## Stated goal
Write out every entry word for word.

_ _ _

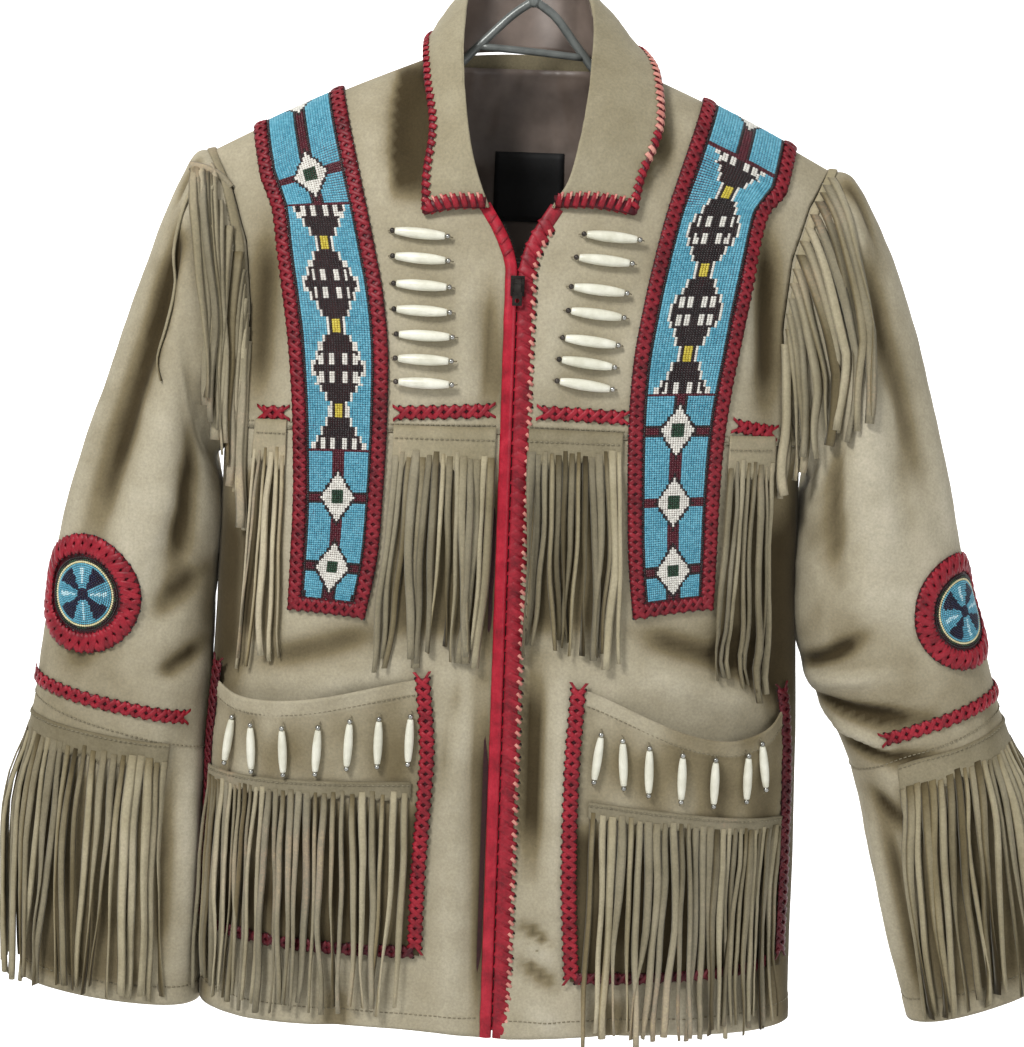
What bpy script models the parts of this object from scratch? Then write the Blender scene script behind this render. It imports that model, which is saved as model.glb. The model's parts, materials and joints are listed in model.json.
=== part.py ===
# Western suede jacket hanging on a tubular hanger.
# Sizes are in millimetres in the tables and become metres when a mesh is made.
# +Z is up, the front looks to -Y, the viewer's right is +X.
# The origin is the inner top of the hanger's hook.
import bpy
import bmesh
import math
from mathutils import Vector, Matrix
from mathutils.bvhtree import BVHTree

for ob in list(bpy.data.objects):
    bpy.data.objects.remove(ob, do_unlink=True)

# ---------------------------------------------------------------- sizes
LEATHER = 1.6            # suede wall
GAP = 0.3                # between sewn pieces
HEM_Z = -879.0
UNDERARM_Z = -440.0
TIP_X, TIP_Z = 236.0, -211.0      # shoulder tip
NECK_X, NECK_Z = 78.0, -138.0     # where the shoulder seam meets the neck
NECK_RISE = 10.0                  # back neckline above the neck point
BACK_NAPE = 95.0                  # how far the nape's surface runs above it
ROUND_FRONT, ROUND_BACK = 250.0, 210.0   # drop over which the depth fills out
POWER = 2.4                       # roundness of the body's section
YOKE_Z_IN, YOKE_Z_OUT = -414.0, -421.0

# body sections: height, half width, front depth, back depth
BODY = (
    (-60.0, 256.0, 82.0, 60.0),
    (-211.0, 247.0, 83.0, 62.0),
    (-330.0, 234.0, 88.0, 66.0),
    (-440.0, 224.5, 90.0, 68.0),
    (-560.0, 228.0, 91.0, 69.0),
    (-650.0, 232.5, 92.0, 70.0),
    (-750.0, 235.5, 94.0, 71.0),
    (-900.0, 237.0, 96.0, 73.0),
)
# armhole edge: height, x on the front, x on the back
ARMHOLE = (
    (-211.0, 236.0, 236.0),
    (-240.0, 219.0, 227.0),
    (-279.0, 206.0, 219.0),
    (-330.0, 202.0, 214.0),
    (-380.0, 206.0, 215.0),
    (-420.0, 217.0, 221.0),
    (-440.0, 224.5, 224.5),
)
# inner edge of a front: height, x (zip edge, neck slit, neckline)
FRONT_EDGE = (
    (-900.0, 3.0),
    (-292.0, 3.0),
    (-280.0, 6.0),
    (-271.0, 9.5),
    (-260.0, 15.5),
    (-248.0, 23.0),
    (-220.0, 40.0),
    (-195.0, 55.0),
    (-170.0, 68.0),
    (-150.0, 76.0),
    (-138.0, 78.0),
)


def table(rows, key, col):
    # straight interpolation of one column over the first one
    rows = sorted(rows)
    if key <= rows[0][0]:
        return rows[0][col]
    for lo, hi in zip(rows, rows[1:]):
        if key <= hi[0]:
            q = (key - lo[0]) / (hi[0] - lo[0])
            return lo[col] + (hi[col] - lo[col]) * q
    return rows[-1][col]


def lerp(a, b, q):
    return a + (b - a) * q


def shoulder_z(ax, face):
    # height of the shoulder ridge at a distance from the middle
    if ax < NECK_X:
        if face < 0:
            return NECK_Z
        return NECK_Z + BACK_NAPE * (1.0 - (ax / NECK_X) ** 2) ** 1.5
    q = (ax - NECK_X) / (TIP_X - NECK_X)
    return NECK_Z + (TIP_Z - NECK_Z) * q + 3.0 * math.sin(math.pi * min(q, 1.0))


def torso(x, z, face, out=0.0):
    # point of the body's outer face; face is -1 in front, +1 behind
    ax = abs(x)
    sx = 1.0 if x >= 0 else -1.0
    w = table(BODY, z, 1)
    a = table(BODY, z, 2 if face < 0 else 3)
    rnd = ROUND_FRONT if face < 0 else ROUND_BACK
    r = min(ax / w, 1.0)
    k = max(1.0 - r ** POWER, 0.0)
    s = k ** (1.0 / POWER)
    h = min(max(shoulder_z(ax, face) - z, 0.0), rnd)
    g2 = 1.0 - (1.0 - h / rnd) ** 2
    y = face * a * s * math.sqrt(g2)
    slope = (shoulder_z(ax + 0.5, face) - shoulder_z(max(ax - 0.5, 0.0), face)) / (1.0 if ax > 0.5 else 0.5 + ax)
    fall = 2.0 * (1.0 - h / rnd) / rnd
    kk = max(k, 1e-4)
    nx = g2 * 2.0 * kk ** (2.0 / POWER - 1.0) * r ** (POWER - 1.0) / w - s * s * fall * slope
    n = Vector((nx * sx, 2.0 * y / (a * a), s * s * fall))
    if n.length < 1e-9:
        n = Vector((sx, 0.0, 0.0))
    n.normalize()
    return Vector((x, y, z)) + n * out, n


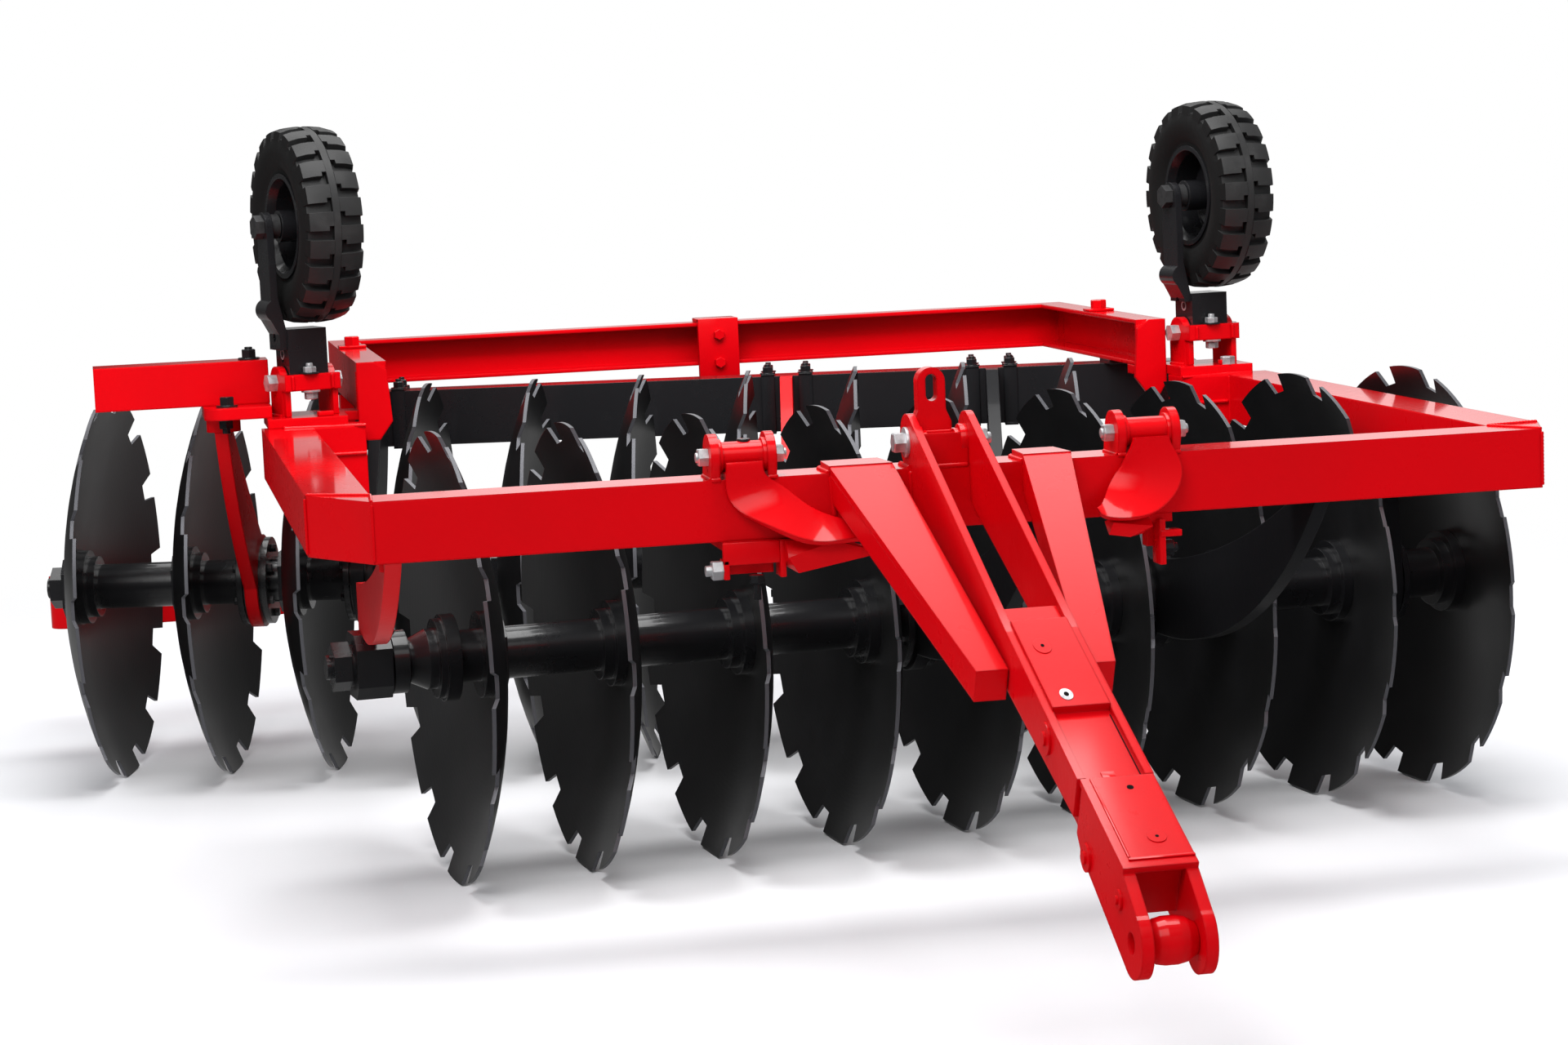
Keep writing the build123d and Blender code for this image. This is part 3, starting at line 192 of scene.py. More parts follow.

_ _ _

## Response below
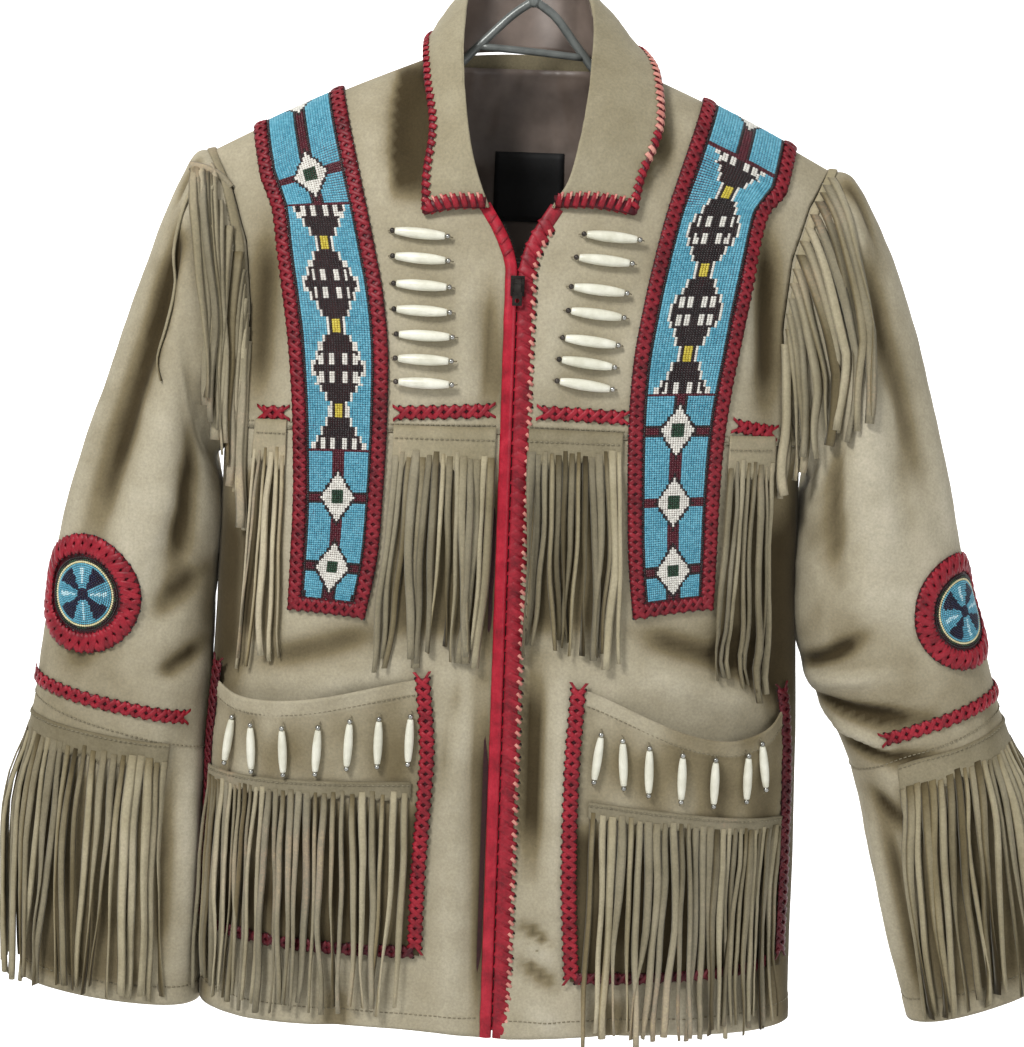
What bpy script models the parts of this object from scratch? Then write the Blender scene script behind this render. It imports that model, which is saved as model.glb. The model's parts, materials and joints are listed in model.json.
=== part.py ===
# Western suede jacket hanging on a tubular hanger.
# Sizes are in millimetres in the tables and become metres when a mesh is made.
# +Z is up, the front looks to -Y, the viewer's right is +X.
# The origin is the inner top of the hanger's hook.
import bpy
import bmesh
import math
from mathutils import Vector, Matrix
from mathutils.bvhtree import BVHTree

for ob in list(bpy.data.objects):
    bpy.data.objects.remove(ob, do_unlink=True)

# ---------------------------------------------------------------- sizes
LEATHER = 1.6            # suede wall
GAP = 0.3                # between sewn pieces
HEM_Z = -879.0
UNDERARM_Z = -440.0
TIP_X, TIP_Z = 236.0, -211.0      # shoulder tip
NECK_X, NECK_Z = 78.0, -138.0     # where the shoulder seam meets the neck
NECK_RISE = 10.0                  # back neckline above the neck point
BACK_NAPE = 95.0                  # how far the nape's surface runs above it
ROUND_FRONT, ROUND_BACK = 250.0, 210.0   # drop over which the depth fills out
POWER = 2.4                       # roundness of the body's section
YOKE_Z_IN, YOKE_Z_OUT = -414.0, -421.0

# body sections: height, half width, front depth, back depth
BODY = (
    (-60.0, 256.0, 82.0, 60.0),
    (-211.0, 247.0, 83.0, 62.0),
    (-330.0, 234.0, 88.0, 66.0),
    (-440.0, 224.5, 90.0, 68.0),
    (-560.0, 228.0, 91.0, 69.0),
    (-650.0, 232.5, 92.0, 70.0),
    (-750.0, 235.5, 94.0, 71.0),
    (-900.0, 237.0, 96.0, 73.0),
)
# armhole edge: height, x on the front, x on the back
ARMHOLE = (
    (-211.0, 236.0, 236.0),
    (-240.0, 219.0, 227.0),
    (-279.0, 206.0, 219.0),
    (-330.0, 202.0, 214.0),
    (-380.0, 206.0, 215.0),
    (-420.0, 217.0, 221.0),
    (-440.0, 224.5, 224.5),
)
# inner edge of a front: height, x (zip edge, neck slit, neckline)
FRONT_EDGE = (
    (-900.0, 3.0),
    (-292.0, 3.0),
    (-280.0, 6.0),
    (-271.0, 9.5),
    (-260.0, 15.5),
    (-248.0, 23.0),
    (-220.0, 40.0),
    (-195.0, 55.0),
    (-170.0, 68.0),
    (-150.0, 76.0),
    (-138.0, 78.0),
)


def table(rows, key, col):
    # straight interpolation of one column over the first one
    rows = sorted(rows)
    if key <= rows[0][0]:
        return rows[0][col]
    for lo, hi in zip(rows, rows[1:]):
        if key <= hi[0]:
            q = (key - lo[0]) / (hi[0] - lo[0])
            return lo[col] + (hi[col] - lo[col]) * q
    return rows[-1][col]


def lerp(a, b, q):
    return a + (b - a) * q


def shoulder_z(ax, face):
    # height of the shoulder ridge at a distance from the middle
    if ax < NECK_X:
        if face < 0:
            return NECK_Z
        return NECK_Z + BACK_NAPE * (1.0 - (ax / NECK_X) ** 2) ** 1.5
    q = (ax - NECK_X) / (TIP_X - NECK_X)
    return NECK_Z + (TIP_Z - NECK_Z) * q + 3.0 * math.sin(math.pi * min(q, 1.0))


def torso(x, z, face, out=0.0):
    # point of the body's outer face; face is -1 in front, +1 behind
    ax = abs(x)
    sx = 1.0 if x >= 0 else -1.0
    w = table(BODY, z, 1)
    a = table(BODY, z, 2 if face < 0 else 3)
    rnd = ROUND_FRONT if face < 0 else ROUND_BACK
    r = min(ax / w, 1.0)
    k = max(1.0 - r ** POWER, 0.0)
    s = k ** (1.0 / POWER)
    h = min(max(shoulder_z(ax, face) - z, 0.0), rnd)
    g2 = 1.0 - (1.0 - h / rnd) ** 2
    y = face * a * s * math.sqrt(g2)
    slope = (shoulder_z(ax + 0.5, face) - shoulder_z(max(ax - 0.5, 0.0), face)) / (1.0 if ax > 0.5 else 0.5 + ax)
    fall = 2.0 * (1.0 - h / rnd) / rnd
    kk = max(k, 1e-4)
    nx = g2 * 2.0 * kk ** (2.0 / POWER - 1.0) * r ** (POWER - 1.0) / w - s * s * fall * slope
    n = Vector((nx * sx, 2.0 * y / (a * a), s * s * fall))
    if n.length < 1e-9:
        n = Vector((sx, 0.0, 0.0))
    n.normalize()
    return Vector((x, y, z)) + n * out, n


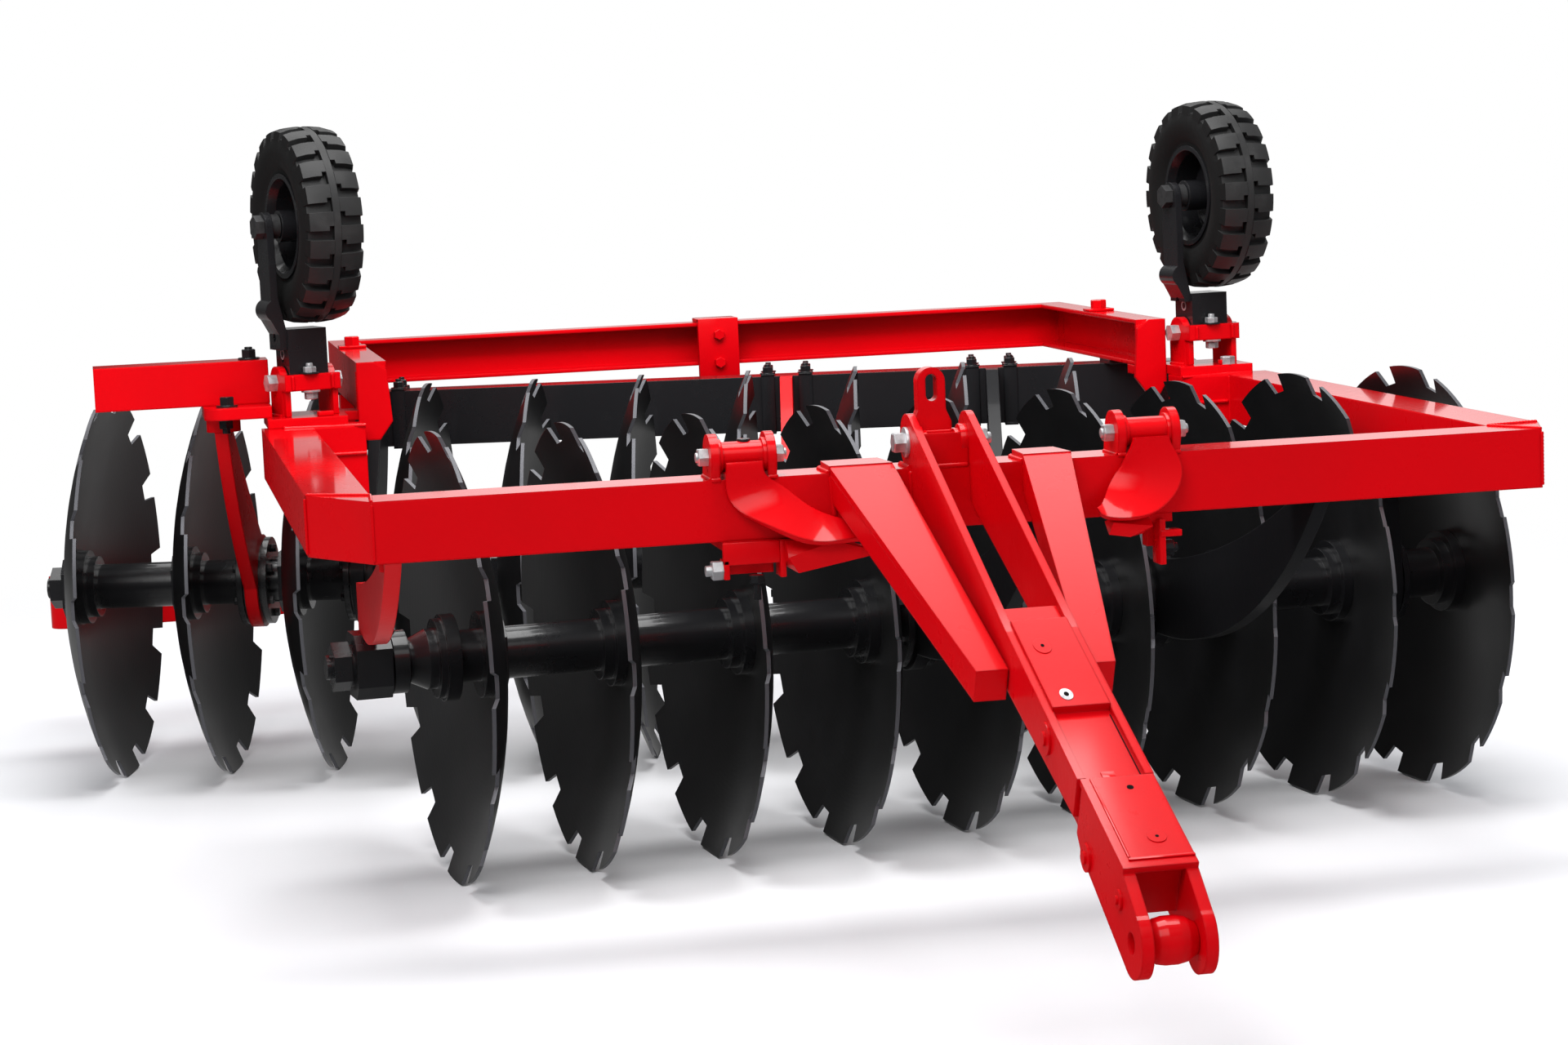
Keep writing the build123d and Blender code for this image. This is part 3, starting at line 192 of scene.py. More parts follow.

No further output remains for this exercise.